Freezing dependencies

Now, all you need to do to reproduce your environment on another computer (or in the future) is the equivalent to pip freeze{.bash, eval=F .sourceCode} which is

conda env export --name testenv -f environment.yml

If you compiled and uploaded some packages yourself in your private channel, you might have to add the channel to the environment.yml file. The file looks like this:

name: testenv
dependencies:
- cairo=1.12.18=4
- fontconfig=2.11.1=4
... (more packages here)

So you have to insert (mittner is my channel):

name: testenv
channels:
- r
- mittner
dependencies:
- cairo=1.12.18=4
- fontconfig=2.11.1=4
... (more packages here)

If you put this file into your project-directory, then the user (or you) just has to run

conda env create

and will end up with hopefully the exact same environment you created.

Problems

Here are some problems I have stumbled over so far.

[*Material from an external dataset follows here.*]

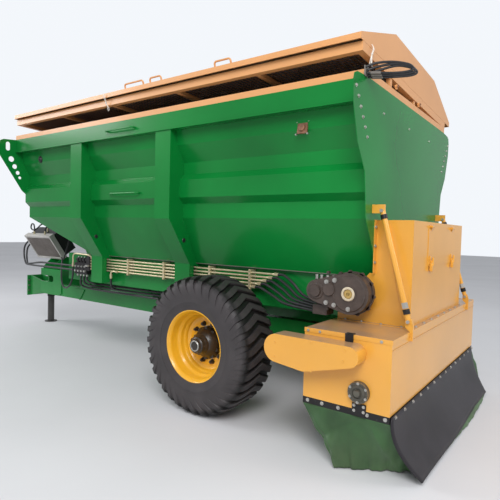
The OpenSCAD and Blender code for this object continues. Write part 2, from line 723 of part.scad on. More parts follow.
housing_rear_x = rear_x - housing_len;
housing_t = 4;
box_top_z = box_z + box_h;
function housing_side() = [
  [housing_rear_x, housing_top_z],
  [rear_x, housing_top_z],
  [rear_x, housing_step_z],
  [rear_x + 40, housing_step_z],
  [rear_x + 0.75 * housing_foot, 1090],
  [rear_x + housing_foot, box_top_z + 60],
  [rear_x + housing_foot, box_top_z],
  [housing_rear_x, box_top_z]
];
module housing() {
  color("orange") {
    difference() {
      along_y(-housing_hw, housing_hw) polygon(housing_side());
      box_at([housing_rear_x + housing_t, -housing_hw + housing_t, box_top_z - 1],
             [rear_x + housing_foot + 1, housing_hw - housing_t, housing_top_z - housing_t]);
      box_at([housing_rear_x - 1, -door_hw + 25, door_z + 25],
             [housing_rear_x + housing_t + 1, door_hw - 25, door_z + door_h - 25]);
      bar_y(conveyor_rear_x, conveyor_z, -housing_hw - 1, housing_hw + 1, conveyor_shaft_r + seat_gap);
    }
    // Flange bearing of the conveyor's rear shaft
    difference() {
      bar_y(conveyor_rear_x, conveyor_z, -housing_hw - 28, -housing_hw, 72);
      bar_y(conveyor_rear_x, conveyor_z, -housing_hw - 29, -housing_hw + 1, conveyor_shaft_r + seat_gap);
    }
    // Front plate under the hopper's floor
    box_at([rear_x + housing_foot - housing_t, -housing_hw, box_top_z],
           [rear_x + housing_foot, housing_hw, box_top_z + 60]);
    both_sides() {
      // Flange on the hopper's rear wall
      box_at([rear_x - housing_t, housing_hw, housing_step_z], [rear_x, housing_hw + 45, housing_top_z]);
      // Slanting rib on the side plate
      along_y(housing_hw, housing_hw + 14)
        polygon([[rear_x - 70, housing_top_z - 30], [rear_x - 95, housing_top_z - 30],
                 [housing_rear_x + 20, box_top_z + 60],
                 [housing_rear_x + 45, box_top_z + 60]]);
    }
    // Hinge knuckles of the access door
    for (y = [-door_hw + 60, door_hw - 60]) for (s = [-1, 1])
      translate([0, y + s * 26, 0]) along_y(-8, 8) difference() {
        union() {
          translate([door_pin_x, door_pin_z]) circle(r = 10);
          polygon([[door_pin_x, door_pin_z - 8], [housing_rear_x, door_pin_z - 10],
                   [housing_rear_x, door_pin_z + 10],
                   [door_pin_x, door_pin_z + 8]]);
        }
      }
    for (y = [-door_hw + 60, door_hw - 60]) bar_y(door_pin_x, door_pin_z, y - 38, y + 38, 5);
  }
}
door_pin_x = housing_rear_x - 14;
door_pin_z = door_z + door_h + 12;
module access_door() {
  color("orange") {
    box_at([housing_rear_x - door_t - seat_gap, -door_hw, door_z],
           [housing_rear_x - seat_gap, door_hw, door_z + door_h]);
    for (y = [-door_hw + 60, door_hw - 60]) translate([0, y, 0]) along_y(-16, 16) difference() {
      union() {
        translate([door_pin_x, door_pin_z]) circle(r = 10);
        polygon([[door_pin_x - 9, door_pin_z], [door_pin_x + 6, door_pin_z],
                 [housing_rear_x - seat_gap - 1, door_z + door_h - 20],
                 [housing_rear_x - seat_gap - door_t - 1, door_z + door_h - 20]]);
      }
      translate([door_pin_x, door_pin_z]) circle(r = 5 + run_gap);
    }
    // Latches at the lower edge
    for (y = [-350, 330]) box_at([housing_rear_x - 26, y - 14, door_z - 38],
                                 [housing_rear_x - seat_gap - door_t, y + 14, door_z + 40]);
  }
}

// Ends of the left stay rod
stay_top = [rear_x - 74, housing_hw + 90, housing_top_z + 63];
stay_low = [box_x0 + 14, housing_hw + 133, box_top_z + 70];
stay_r = 19;
module stay_rods() {
  color("orange") both_sides() {
    bar_between(stay_top, stay_low, stay_r);
    box_at([rear_x - 92, stay_top[1] - 10, stay_top[2] - 18], [rear_x, stay_top[1] + 10, stay_top[2] + 44]);
    along_y(stay_low[1] - 12, stay_low[1] + 12) polygon([
      [box_x0 - 6, box_top_z + 92], [box_x0 + 34, box_top_z + 92], [box_x0 + 34, box_top_z + 32],
      [box_x0, box_top_z],
      [box_x0, box_top_z - 58], [box_x0 - 20, box_top_z - 58], [box_x0 - 20, box_top_z + 42]]);
  }
}

// Spreading box
auger_x = box_x0 + 420;
auger_z = 750;
roller_x = rear_x - 112;
roller_z = 545;
function box_opening() = [box_x0 + 45, rear_x + housing_foot - 12];
module spreading_box() {
  open = box_opening();
  color("orange") difference() {
    box_at([box_x0, -box_hw, box_z], [box_x1, box_hw, box_top_z]);
    box_at([box_x0 + box_t, -box_hw + box_t, box_z - 1], [box_x1 - box_t, box_hw - box_t, box_top_z - box_t]);
    box_at([open[0], -housing_hw + 12, box_top_z - 2 * box_t], [open[1], housing_hw - 12, box_top_z + 1]);
    for (p = [[auger_x, auger_z], [roller_x, roller_z]])
      bar_y(p[0], p[1], -box_hw - 1, box_hw + 1, shaft_r + run_gap);
  }
}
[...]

When using install.packages(), I get a Tcl-related error:

> install.packages("arm")
--- Please select a CRAN mirror for use in this session ---
Error in download.file(url, destfile = f, quiet = TRUE) : 
   unsupported URL scheme
Error: .onLoad failed in loadNamespace() for 'tcltk', details:
   call: fun(libname, pkgname)
   error: Can't find a usable init.tcl in the following directories: 
      /opt/anaconda1anaconda2anaconda3/lib/tcl8.5 ./lib/tcl8.5 ./lib/tcl8.5 ./library ./library ./tcl8.5.18/library ./tcl8.5.18/library
This probably means that Tcl wasn't installed properly.

And, for that matter, I don't know how conda's R-packages behave together with install.packages() (at least, they are not included in the environment.yml file, I guess?).

Conclusion

So far, conda looks like a promising tool, but I will have to see how it behaves in practice (I will revisit this post later to include new info).